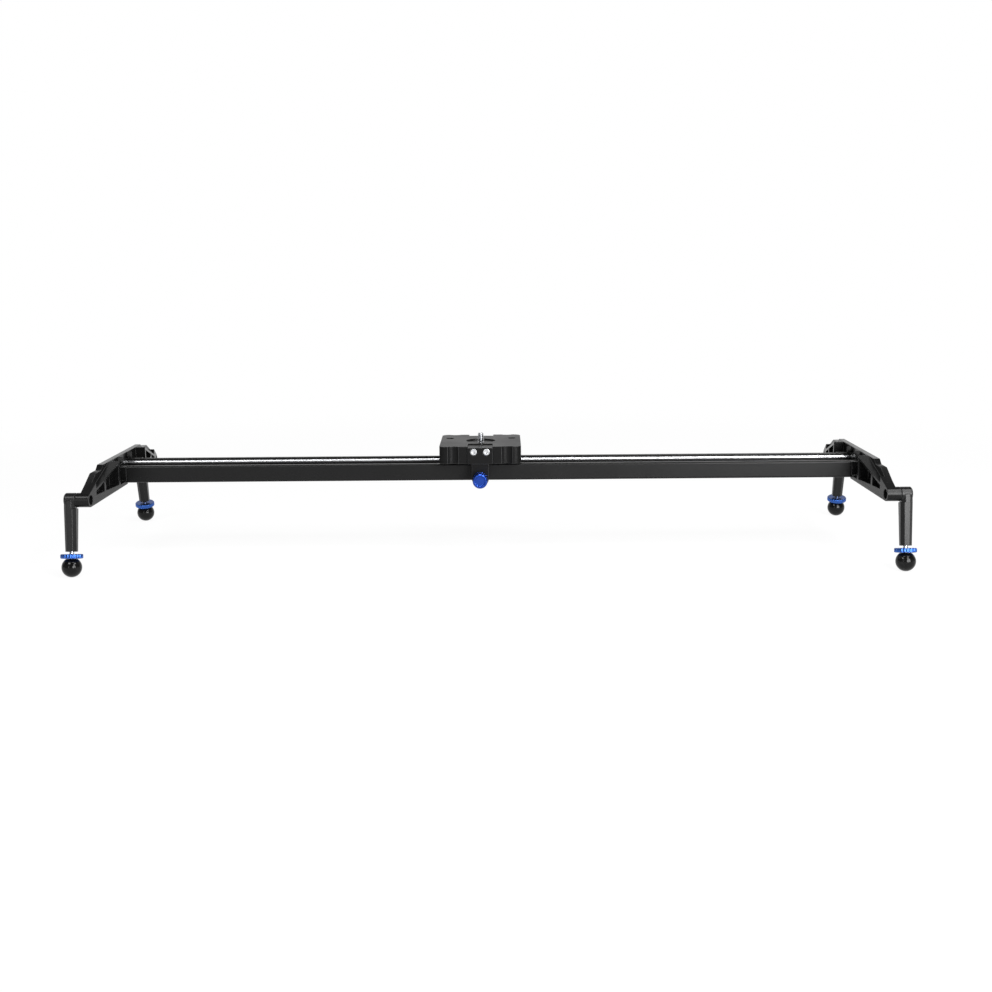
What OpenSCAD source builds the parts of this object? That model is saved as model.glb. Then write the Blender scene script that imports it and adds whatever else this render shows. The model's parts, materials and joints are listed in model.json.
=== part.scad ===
// Camera slider: a channel rail with inlaid track rods, a four-wheel carriage with a side brake,
// and cast end brackets on four folding L-shaped legs with screw-adjusted ball feet.
// Millimetres. +X runs along the rail, the brake knob faces -Y, Z = 0 is the floor under the feet.

/* [Overall] */
// Length across the elbows of the legs
span_x = 800; // [600:10:1000]
// Width of the rail
rail_w = 60; // [58:1:72]
// Height of the rail section
rail_h = 17; // [16:0.5:22]
// Distance of the knee axes from the middle of the rail
knee_y = 127; // [120:1:150]
// Distance from a knee axis to the centre of its ball foot
leg_reach = 63.5; // [61.5:0.1:90]
// Outward lean of the legs from vertical
splay = 11; // [0:1:20]
// Rest position of the carriage along the rail
carriage_x = -8; // [-100:1:100]

/* [Rail] */
// Thickness of the rail's side walls
rail_wall = 6; // [5:0.5:8]
// Thickness of the rail's floor
rail_floor = 6.5; // [6:0.5:8]
// Radius along the rail's outer edges
rail_edge = 2; // [1:0.25:3]
// Diameter of the track rods
rod_d = 4; // [3:0.5:5]
// How far the middle of a rod lies inside the wall
rod_sunk = 0.5; // [0:0.1:1]
// Depth of the middle of a rod below the rail's top
rod_drop = 4; // [3.8:0.1:4.5]

/* [Wheels] */
// Radius at the bottom of a wheel's groove
wheel_root = 5.1; // [5:0.1:6]
// Outer radius of a wheel
wheel_r = 6.3; // [6:0.1:6.4]
// Width of a wheel
wheel_w = 6; // [5.5:0.5:7]
// Distance of the wheels from the middle of the carriage, along the rail
wheel_x = 32; // [24:1:33]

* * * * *

-- Goal --
Give the listing again, word for word.

-- Full solution --
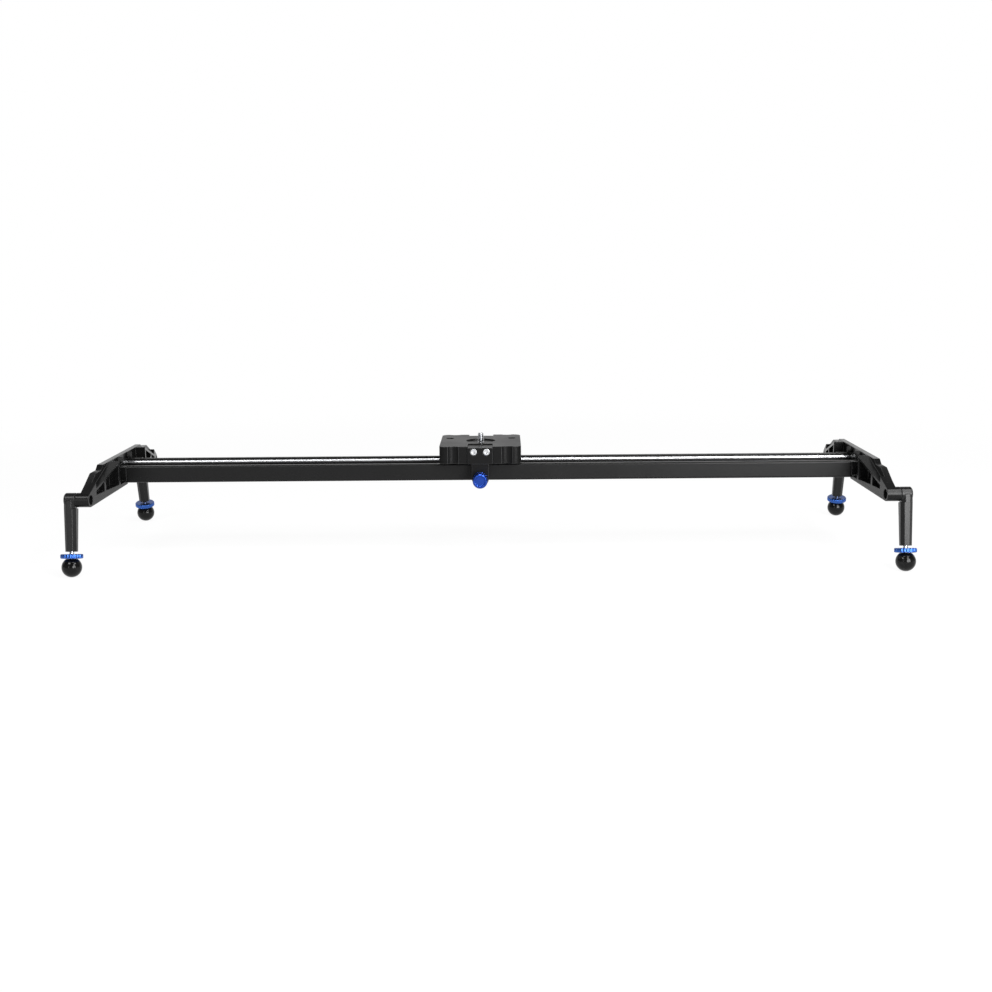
What OpenSCAD source builds the parts of this object? That model is saved as model.glb. Then write the Blender scene script that imports it and adds whatever else this render shows. The model's parts, materials and joints are listed in model.json.
=== part.scad ===
// Camera slider: a channel rail with inlaid track rods, a four-wheel carriage with a side brake,
// and cast end brackets on four folding L-shaped legs with screw-adjusted ball feet.
// Millimetres. +X runs along the rail, the brake knob faces -Y, Z = 0 is the floor under the feet.

/* [Overall] */
// Length across the elbows of the legs
span_x = 800; // [600:10:1000]
// Width of the rail
rail_w = 60; // [58:1:72]
// Height of the rail section
rail_h = 17; // [16:0.5:22]
// Distance of the knee axes from the middle of the rail
knee_y = 127; // [120:1:150]
// Distance from a knee axis to the centre of its ball foot
leg_reach = 63.5; // [61.5:0.1:90]
// Outward lean of the legs from vertical
splay = 11; // [0:1:20]
// Rest position of the carriage along the rail
carriage_x = -8; // [-100:1:100]

/* [Rail] */
// Thickness of the rail's side walls
rail_wall = 6; // [5:0.5:8]
// Thickness of the rail's floor
rail_floor = 6.5; // [6:0.5:8]
// Radius along the rail's outer edges
rail_edge = 2; // [1:0.25:3]
// Diameter of the track rods
rod_d = 4; // [3:0.5:5]
// How far the middle of a rod lies inside the wall
rod_sunk = 0.5; // [0:0.1:1]
// Depth of the middle of a rod below the rail's top
rod_drop = 4; // [3.8:0.1:4.5]

/* [Wheels] */
// Radius at the bottom of a wheel's groove
wheel_root = 5.1; // [5:0.1:6]
// Outer radius of a wheel
wheel_r = 6.3; // [6:0.1:6.4]
// Width of a wheel
wheel_w = 6; // [5.5:0.5:7]
// Distance of the wheels from the middle of the carriage, along the rail
wheel_x = 32; // [24:1:33]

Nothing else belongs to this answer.